Competence and dependability breed invisibility. The better you get at handling things, the less visible your struggle becomes. People assume you’ve got it figured out. They assume you want to carry it all. They assume your shoulders are broad enough, your heart resilient enough, your well deep enough.

One day, you realize your well has been dry for months.

“I became so good at being what everyone needed that I forgot what I needed.”

The silent breakdown

We expect burnout to be something theatrical, don’t we? Movie-style crying in bathroom stalls. Calling in sick for days. Dramatically quitting jobs in a blaze of finally-spoken truths.

But usually burnout is quieter than that. Sometimes it’s just… stopping.

Stopping caring whether the dishes get done. Stopping having opinions about where to go for dinner. Stopping feeling excited about anything. Stopping initiating conversations.

Or it could look like going through the motions on auto-pilot. You’re there, but you’re not there. You’re a fully functioning zombie.

“I hadn’t felt genuinely excited about anything in months. I was just… existing.”

asking for help

Everyone’s rock, nobody’s priority

There’s a strange loneliness that comes with being the person everyone leans on. It’s not the usual loneliness of having no one. It’s the loneliness of not being seen past your capability to who you actually are.

People love your strength, but they’ve forgotten about your softness. They depend on your stability, but they’ve stopped seeing your pain. They count on your presence, but they don’t notice your absence, even when you’re right there, fading in plain sight.

You’re so used to being ‘fine’ that you forget you have permission to not be. You’ve been so busy making sure everyone else is ok that you’ve forgotten about yourself. You’ve forgotten you’re human. Complex, messy, needy, worthy of care and attention and it’s ok to lean on someone else for a while.

But you’ve done such a good job of conditioning everyone around you to expect your strength that no one thinks to ask if the rock is tired of holding everyone up.

“I kept waiting for someone to notice I was struggling, but I’d gotten so good at hiding it that even I forgot.”

Digging through the rubble

Recovery isn’t always about building something new. Sometimes it’s about excavating what got buried under years of being fine. Digging through all the ways you learned to minimize your needs, to be competent, to prioritize everyone else’s comfort over your own.

It’s about finding the parts of yourself that got lost somewhere between “I’ve got it handled” and “Don’t worry about me.” Remembering that being needed and being valued are not the same thing. That being helpful and being human are not mutually exclusive.
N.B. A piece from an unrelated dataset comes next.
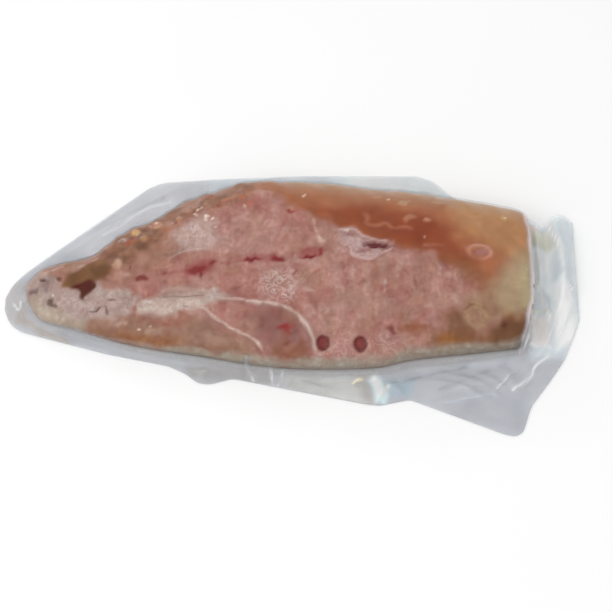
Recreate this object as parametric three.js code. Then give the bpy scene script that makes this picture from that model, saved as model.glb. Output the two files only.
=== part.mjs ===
// A frozen fish fillet in a clear vacuum pouch.
//
// The fillet lies flat, tail to -X and the square cut end to +X, back edge to +Y and belly edge to -Y.
// It is packed between two films, a lower one that lies flat and an upper one that is drawn down over
// the fish and meets the lower one around it. Millimetres, +Z up, origin at the middle of the pouch's
// footprint, on the surface that it lies on.
import * as THREE from 'three';

// Driving dimensions.
const POUCH_HALF_LENGTH = 138;
const POUCH_HALF_WIDTH = 71;
const FILLET_TAIL_X = -125;
const FILLET_CUT_X = 115.5;
const FILM = 0.1;
const GAP = 0.3;
const FILM_TOP = FILM + GAP;
const FILLET_BASE = FILM + GAP;

// Mesh steps.
const LONGEST_STEP = 9;
const ACROSS_FILLET = 16;
const ACROSS_MARGIN = 3;
const EDGE_SAMPLES = 200;
const SAME_STATION = 0.01;

// Outline of the fillet seen from above, as [x, y] from tail to cut end.
const BACK_EDGE = [
  [FILLET_TAIL_X, 8], [-119, 16], [-104, 21], [-93, 26], [-83, 34], [-68, 43], [-50, 54], [-30, 60.5],
  [-14, 62], [28, 58.5], [76, 52], [100, 47.5], [110, 45], [FILLET_CUT_X, 41],
];
const BELLY_EDGE = [
  [FILLET_TAIL_X, 1], [-119, -7], [-104, -16], [-88, -22], [-68, -27], [-44, -31], [-20, -35.5],
  [4, -38], [40, -37.5], [56, -33.5], [90, -29.5], [106, -27], [112, -24], [FILLET_CUT_X, -17],
];

// Height of the fillet's crest above its base, and where the crest lies between belly 0 and back 1.
const CREST_HEIGHT = [
  [FILLET_TAIL_X, 6], [-118, 8.5], [-95, 11], [-60, 16], [-15, 21], [30, 23.5], [75, 23], [105, 20.5],
  [FILLET_CUT_X, 18],
];
const CREST_PLACE = [[FILLET_TAIL_X, 0.5], [-60, 0.56], [30, 0.52], [FILLET_CUT_X, 0.6]];

// A section rises steeply at its edges and is nearly flat on top.
const SECTION_POWER = 2.5;
const SIDE_HEIGHT_SHARE = 0.3;
const BASE_INSET = 1.5;

// Outline of the pouch seen from above, straight between these points.
const POUCH_BACK_EDGE = [
  [-POUCH_HALF_LENGTH, 2], [-136, 8], [-130, 15], [-116, 27], [-88, 50], [-71, 64], [-64, 67],
  [-30, 69.5], [6, POUCH_HALF_WIDTH], [62, POUCH_HALF_WIDTH], [70, 68], [78, 60], [87, 54],
  [100, 51.5], [115, 48.5], [122, 39], [128.5, 47], [132, 48], [POUCH_HALF_LENGTH, 44],
];
const POUCH_FRONT_EDGE = [
  [-POUCH_HALF_LENGTH, -4], [-136, -11], [-130, -16], [-116, -20], [-88, -28], [-58, -34.5],
  [-50, -38.5], [-44, -43.5], [-38, -44], [-28, -41], [36, -54.5], [42, -55], [56, -52],
  [100, -70], [105, -POUCH_HALF_WIDTH], [110, -68], [111, -58], [122, -43], [130, -31],
  [POUCH_HALF_LENGTH, -10],
];

// The upper film leaves the fillet's foot at a slope and lands this far out, or at this share of the way
// to the pouch's edge where that is nearer. Past the fish's ends it keeps this share of its width as margin.
const FOOT_REACH = 3.5;
const END_REACH = 5;
const FOOT_MOST_SHARE = 0.6;
const FLAT_MARGIN_SHARE = 0.15;

// Loose film past the cut end stands up in two soft pleats, as [x of the top, y of its middle, half width,
// half length, height].
const PLEATS = [
  [120, 22, 3.2, 26, 5],
  [131, 20, 4.2, 30, 8],
];

const FILLET_COLOUR = 0xb07f6e;
const FILM_COLOUR = 0xdfe5e8;

// A line through [x, value] points, read as the value at x.
function valueAt(points, x) {
  const last = points.length - 1;
  const found = points.findIndex((point, i) => i < last && x <= points[i + 1][0]);
  const i = found < 0 ? last - 1 : found;
  const [x0, value0] = points[i];
  const [x1, value1] = points[i + 1];
  const share = THREE.MathUtils.clamp((x - x0) / (x1 - x0), 0, 1);
  return THREE.MathUtils.lerp(value0, value1, share);
}

// The same, along a smooth spline through the points.
function smoothLine(points) {
  const spline = new THREE.SplineCurve(points.map(([x, value]) => new THREE.Vector2(x, value)));
  const samples = spline.getPoints(EDGE_SAMPLES).map((point) => [point.x, point.y]);
  return (x) => valueAt(samples, x);
}

const backEdge = smoothLine(BACK_EDGE);
const bellyEdge = smoothLine(BELLY_EDGE);
const crestHeight = smoothLine(CREST_HEIGHT);
const crestPlace = smoothLine(CREST_PLACE);

// Every x where an outline turns, with more between them so that no step is long.
function stationsBetween(from, to) {
  const corners = [...BACK_EDGE, ...BELLY_EDGE, ...POUCH_BACK_EDGE, ...POUCH_FRONT_EDGE]
    .map(([x]) => x)
    .concat(from, to)
    .filter((x) => x >= from && x <= to)
    .sort((a, b) => a - b)
    .filter((x, i, all) => i === 0 || x - all[i - 1] > SAME_STATION);
  const stations = [corners[0]];
  corners.slice(1).forEach((corner) => {
    const start = stations[stations.length - 1];
    const steps = Math.ceil((corner - start) / LONGEST_STEP);
    for (let k = 1; k <= steps; k += 1) {
      stations.push(THREE.MathUtils.lerp(start, corner, k / steps));
    }
  });
  return stations;
}

// The fillet's upper surface at x, a share of the way round from the belly edge 0 to the back edge 1.
function filletSkin(x, round) {
  const angle = Math.PI * round;
  const belly = bellyEdge(x);
  const back = backEdge(x);
  const crest = THREE.MathUtils.lerp(belly, back, crestPlace(x));
  const power = 2 / SECTION_POWER;
  const out = Math.sign(Math.cos(angle)) * Math.abs(Math.cos(angle)) ** power;
  const up = Math.abs(Math.sin(angle)) ** power;
  const y = crest - out * (out > 0 ? crest - belly : back - crest);
  const side = crestHeight(x) * SIDE_HEIGHT_SHARE;
  return { y, z: FILLET_BASE + side + (crestHeight(x) - side) * up };
}

// How far the loose film stands up at a place past the fillet's cut end.
function pleatHeight(x, y) {
  return PLEATS.reduce((total, [topX, middleY, halfWidth, halfLength, height]) => {
    const across = Math.exp(-(((x - topX) / halfWidth) ** 2));
    const along = Math.exp(-(((y - middleY) / halfLength) ** 4));
    return total + height * across * along;
  }, 0);
}

// A box whose grid points are moved by place(station, across, up), which gives [x, y, z].
// Lengthways the grid follows the stations, and across it has acrossSteps.
function shapedBox(stations, acrossSteps, place) {
  const steps = stations.length - 1;
  const geometry = new THREE.BoxGeometry(steps, acrossSteps, 1, steps, acrossSteps, 1);
  const position = geometry.getAttribute('position');
  for (let i = 0; i < position.count; i += 1) {
    const station = Math.round(position.getX(i) + steps / 2);
    const across = Math.round(position.getY(i) + acrossSteps / 2);
    position.setXYZ(i, ...place(stations[station], across, position.getZ(i) > 0));
  }
  geometry.computeVertexNormals();
  return geometry;
}

function makeFillet() {
  const place = (x, across, upper) => {
    const skin = filletSkin(x, across / ACROSS_FILLET);
    if (upper) return [x, skin.y, skin.z];
    const middle = (bellyEdge(x) + backEdge(x)) / 2;
    const half = (backEdge(x) - bellyEdge(x)) / 2;
    const y = middle + (skin.y - middle) * (1 - BASE_INSET / half);
    return [x, y, FILLET_BASE];
  };
  const geometry = shapedBox(stationsBetween(FILLET_TAIL_X, FILLET_CUT_X), ACROSS_FILLET, place);
  const material = new THREE.MeshStandardMaterial({ color: FILLET_COLOUR, roughness: 0.35, metalness: 0 });
  const fillet = new THREE.Mesh(geometry, material);
  fillet.name = 'fish_fillet';
  return fillet;
}

// The film's lower side over a station: margin, foot, over the fish, foot, margin.
function filmSection(x) {
  const inside = THREE.MathUtils.clamp(x, FILLET_TAIL_X, FILLET_CUT_X);
  const drawnUp = Math.max(0, 1 - Math.abs(x - inside) / END_REACH);
  const front = valueAt(POUCH_FRONT_EDGE, x);
  const back = valueAt(POUCH_BACK_EDGE, x);
  const belly = bellyEdge(inside);
  const spine = backEdge(inside);
  const middle = (belly + spine) / 2;
  const grown = 1 + (2 * GAP) / (spine - belly);
  const flatFront = THREE.MathUtils.lerp(front, back, FLAT_MARGIN_SHARE);
  const flatBack = THREE.MathUtils.lerp(back, front, FLAT_MARGIN_SHARE);
  const overFish = Array.from({ length: ACROSS_FILLET + 1 }, (_, across) => {
    const skin = filletSkin(inside, across / ACROSS_FILLET);
    const flat = THREE.MathUtils.lerp(flatFront, flatBack, across / ACROSS_FILLET);
    const y = THREE.MathUtils.lerp(flat, middle + (skin.y - middle) * grown, drawnUp);
    return [y, FILM_TOP + (skin.z + GAP - FILM_TOP) * drawnUp];
  });
  const firstOver = overFish[0][0];
  const lastOver = overFish[ACROSS_FILLET][0];
  const frontFoot = Math.max(firstOver - FOOT_REACH, THREE.MathUtils.lerp(firstOver, front, FOOT_MOST_SHARE));
  const backFoot = Math.min(lastOver + FOOT_REACH, THREE.MathUtils.lerp(lastOver, back, FOOT_MOST_SHARE));
  const margin = (from, to) =>
    Array.from({ length: ACROSS_MARGIN }, (_, k) => [
      THREE.MathUtils.lerp(from, to, k / (ACROSS_MARGIN - 1)),
      FILM_TOP,
    ]);
  return [...margin(front, frontFoot), ...overFish, ...margin(backFoot, back)];
}

function makeUpperFilm() {
  const stations = [
    ...stationsBetween(-POUCH_HALF_LENGTH, FILLET_TAIL_X - END_REACH),
    ...stationsBetween(FILLET_TAIL_X, FILLET_CUT_X),
    ...stationsBetween(FILLET_CUT_X + END_REACH / 2, POUCH_HALF_LENGTH),
  ];
  const acrossSteps = ACROSS_FILLET + 2 * ACROSS_MARGIN;
  const sections = new Map(stations.map((x) => [x, filmSection(x)]));
  const place = (x, across, upper) => {
    const [y, z] = sections.get(x)[across];
    return [x, y, z + pleatHeight(x, y) + (upper ? FILM : 0)];
  };
  const geometry = shapedBox(stations, acrossSteps, place);
  const upperFilm = new THREE.Mesh(geometry, filmMaterial());
  upperFilm.name = 'pouch_upper_film';
  return upperFilm;
}

function makeLowerFilm() {
  const outline = new THREE.Shape(
    [...POUCH_FRONT_EDGE, ...POUCH_BACK_EDGE.toReversed()].map(([x, y]) => new THREE.Vector2(x, y)),
  );
  const geometry = new THREE.ExtrudeGeometry(outline, { depth: FILM, bevelEnabled: false });
  const lowerFilm = new THREE.Mesh(geometry, filmMaterial());
  lowerFilm.name = 'pouch_lower_film';
  return lowerFilm;
}

function filmMaterial() {
  return new THREE.MeshStandardMaterial({
    color: FILM_COLOUR,
    roughness: 0.15,
    metalness: 0,
    transparent: true,
    opacity: 0.3,
  });
}

const packedFillet = new THREE.Group();
packedFillet.add(makeFillet(), makeUpperFilm(), makeLowerFilm());

export default packedFillet;
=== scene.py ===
"""A fish fillet in a clear pouch: the looks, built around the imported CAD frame.

Shapes are worked out in millimetres and handed to Blender in metres. X runs from the tail to the cut
end, Y to the back edge and Z up.
"""
import itertools
import math

import bmesh
import bpy
import numpy as np
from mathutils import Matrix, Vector
from mathutils.bvhtree import BVHTree


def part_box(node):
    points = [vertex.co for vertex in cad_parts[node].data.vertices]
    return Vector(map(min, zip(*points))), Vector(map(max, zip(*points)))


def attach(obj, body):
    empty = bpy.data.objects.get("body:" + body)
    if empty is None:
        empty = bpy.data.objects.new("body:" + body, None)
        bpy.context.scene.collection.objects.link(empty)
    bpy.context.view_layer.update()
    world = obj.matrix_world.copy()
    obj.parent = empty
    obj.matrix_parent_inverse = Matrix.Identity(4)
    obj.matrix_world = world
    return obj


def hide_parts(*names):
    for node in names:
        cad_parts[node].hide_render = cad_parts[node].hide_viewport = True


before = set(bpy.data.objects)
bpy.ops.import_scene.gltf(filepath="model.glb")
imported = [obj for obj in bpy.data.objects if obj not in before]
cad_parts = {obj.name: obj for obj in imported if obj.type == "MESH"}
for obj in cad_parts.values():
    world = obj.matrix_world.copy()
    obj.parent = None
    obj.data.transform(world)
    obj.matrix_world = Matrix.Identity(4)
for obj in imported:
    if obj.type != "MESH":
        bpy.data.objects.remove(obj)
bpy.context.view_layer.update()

MM = 0.001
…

You can be both strong and struggling, both capable and needy.

What happens when you stop pretending

The people who matter will still be there. The relationships worth having are the ones that can hold your full humanity, not just your usefulness. And the ones who drift away when you start having needs – they were never really there for you anyway. They were there for what you could do for them.
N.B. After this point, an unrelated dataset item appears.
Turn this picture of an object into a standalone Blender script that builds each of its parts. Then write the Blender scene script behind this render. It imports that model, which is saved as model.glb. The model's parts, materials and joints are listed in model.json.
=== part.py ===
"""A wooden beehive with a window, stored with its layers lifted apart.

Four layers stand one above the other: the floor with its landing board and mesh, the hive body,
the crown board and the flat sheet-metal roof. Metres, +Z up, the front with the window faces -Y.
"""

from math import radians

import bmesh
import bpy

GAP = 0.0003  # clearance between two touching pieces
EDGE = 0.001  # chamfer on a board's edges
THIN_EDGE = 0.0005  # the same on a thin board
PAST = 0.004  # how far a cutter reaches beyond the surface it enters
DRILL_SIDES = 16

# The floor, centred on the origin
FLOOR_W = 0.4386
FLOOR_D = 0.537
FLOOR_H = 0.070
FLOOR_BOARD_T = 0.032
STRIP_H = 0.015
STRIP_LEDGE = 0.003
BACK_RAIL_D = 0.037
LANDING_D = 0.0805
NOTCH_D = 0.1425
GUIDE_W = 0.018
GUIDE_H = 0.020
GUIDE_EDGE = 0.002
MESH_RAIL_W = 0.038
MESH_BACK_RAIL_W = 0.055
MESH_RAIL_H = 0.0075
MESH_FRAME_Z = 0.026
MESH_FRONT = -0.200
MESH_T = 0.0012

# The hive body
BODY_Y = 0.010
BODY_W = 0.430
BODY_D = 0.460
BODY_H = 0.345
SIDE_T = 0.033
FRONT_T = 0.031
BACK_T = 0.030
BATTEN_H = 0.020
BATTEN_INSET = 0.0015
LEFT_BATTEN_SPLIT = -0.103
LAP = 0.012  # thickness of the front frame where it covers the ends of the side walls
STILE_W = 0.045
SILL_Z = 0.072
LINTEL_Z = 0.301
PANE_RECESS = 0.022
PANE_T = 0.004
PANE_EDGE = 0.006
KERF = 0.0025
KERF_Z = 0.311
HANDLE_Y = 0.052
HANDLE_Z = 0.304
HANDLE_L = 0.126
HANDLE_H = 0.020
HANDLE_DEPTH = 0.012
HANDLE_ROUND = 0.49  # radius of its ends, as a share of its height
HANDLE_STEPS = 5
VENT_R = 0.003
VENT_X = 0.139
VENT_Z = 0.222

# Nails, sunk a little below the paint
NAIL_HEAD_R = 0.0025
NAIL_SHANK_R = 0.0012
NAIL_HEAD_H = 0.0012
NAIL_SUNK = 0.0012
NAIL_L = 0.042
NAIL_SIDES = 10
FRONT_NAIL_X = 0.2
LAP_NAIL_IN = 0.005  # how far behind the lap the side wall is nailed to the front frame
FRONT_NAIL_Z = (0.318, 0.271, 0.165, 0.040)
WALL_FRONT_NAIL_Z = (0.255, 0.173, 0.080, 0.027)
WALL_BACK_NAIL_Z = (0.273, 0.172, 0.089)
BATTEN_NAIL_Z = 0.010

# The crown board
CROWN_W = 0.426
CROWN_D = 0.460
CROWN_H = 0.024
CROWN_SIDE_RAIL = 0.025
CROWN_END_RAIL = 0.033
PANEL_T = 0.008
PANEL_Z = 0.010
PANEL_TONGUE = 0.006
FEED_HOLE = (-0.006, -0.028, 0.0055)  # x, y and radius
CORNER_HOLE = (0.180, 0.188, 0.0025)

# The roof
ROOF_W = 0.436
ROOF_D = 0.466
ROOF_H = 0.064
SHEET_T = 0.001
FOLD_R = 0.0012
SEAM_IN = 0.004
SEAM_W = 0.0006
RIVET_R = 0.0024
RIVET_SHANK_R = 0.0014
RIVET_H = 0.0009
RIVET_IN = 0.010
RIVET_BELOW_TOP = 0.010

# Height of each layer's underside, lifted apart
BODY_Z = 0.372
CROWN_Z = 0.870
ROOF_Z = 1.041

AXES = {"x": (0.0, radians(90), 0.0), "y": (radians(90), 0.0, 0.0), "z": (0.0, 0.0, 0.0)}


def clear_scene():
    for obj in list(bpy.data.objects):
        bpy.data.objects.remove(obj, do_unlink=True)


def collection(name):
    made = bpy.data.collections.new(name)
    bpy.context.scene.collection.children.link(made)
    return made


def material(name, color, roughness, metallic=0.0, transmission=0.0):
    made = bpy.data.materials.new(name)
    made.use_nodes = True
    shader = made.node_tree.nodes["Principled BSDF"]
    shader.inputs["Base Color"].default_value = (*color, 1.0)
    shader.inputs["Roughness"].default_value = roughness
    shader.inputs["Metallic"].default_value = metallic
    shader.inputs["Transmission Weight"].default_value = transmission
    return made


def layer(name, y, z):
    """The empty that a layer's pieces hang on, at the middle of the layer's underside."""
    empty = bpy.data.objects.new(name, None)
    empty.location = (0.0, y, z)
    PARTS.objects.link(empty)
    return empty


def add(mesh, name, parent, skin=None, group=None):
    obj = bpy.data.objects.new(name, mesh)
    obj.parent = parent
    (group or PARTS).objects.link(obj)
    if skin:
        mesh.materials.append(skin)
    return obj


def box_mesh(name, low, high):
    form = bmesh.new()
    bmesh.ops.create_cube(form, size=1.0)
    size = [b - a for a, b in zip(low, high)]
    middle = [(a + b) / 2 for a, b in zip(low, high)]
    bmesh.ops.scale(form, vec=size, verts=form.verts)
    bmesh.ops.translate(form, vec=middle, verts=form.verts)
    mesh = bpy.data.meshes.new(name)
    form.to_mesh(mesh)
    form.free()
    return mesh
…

That’s the truth of it. And it means the version of connection you’ve been protecting all this time was already only half real.

“The most liberating thing I ever did was disappoint someone who only loved my convenience.”

Learning to count on yourself

Your worth isn’t tied to your productivity. Value isn’t measured by how much you can handle. Loving others doesn’t require sacrificing yourself.

The quiet violence of always being fine is that it makes you invisible to yourself. But the quiet revolution is remembering that you exist too. That you matter too. That your needs are valid and your feelings are real and your well-being is worth protecting.

Nobody’s coming to rescue you from this. The rock doesn’t get asked if it needs a rest.

At some point the question stops being whether people will show up for you. It becomes whether you’ll stop making it so easy for them not to.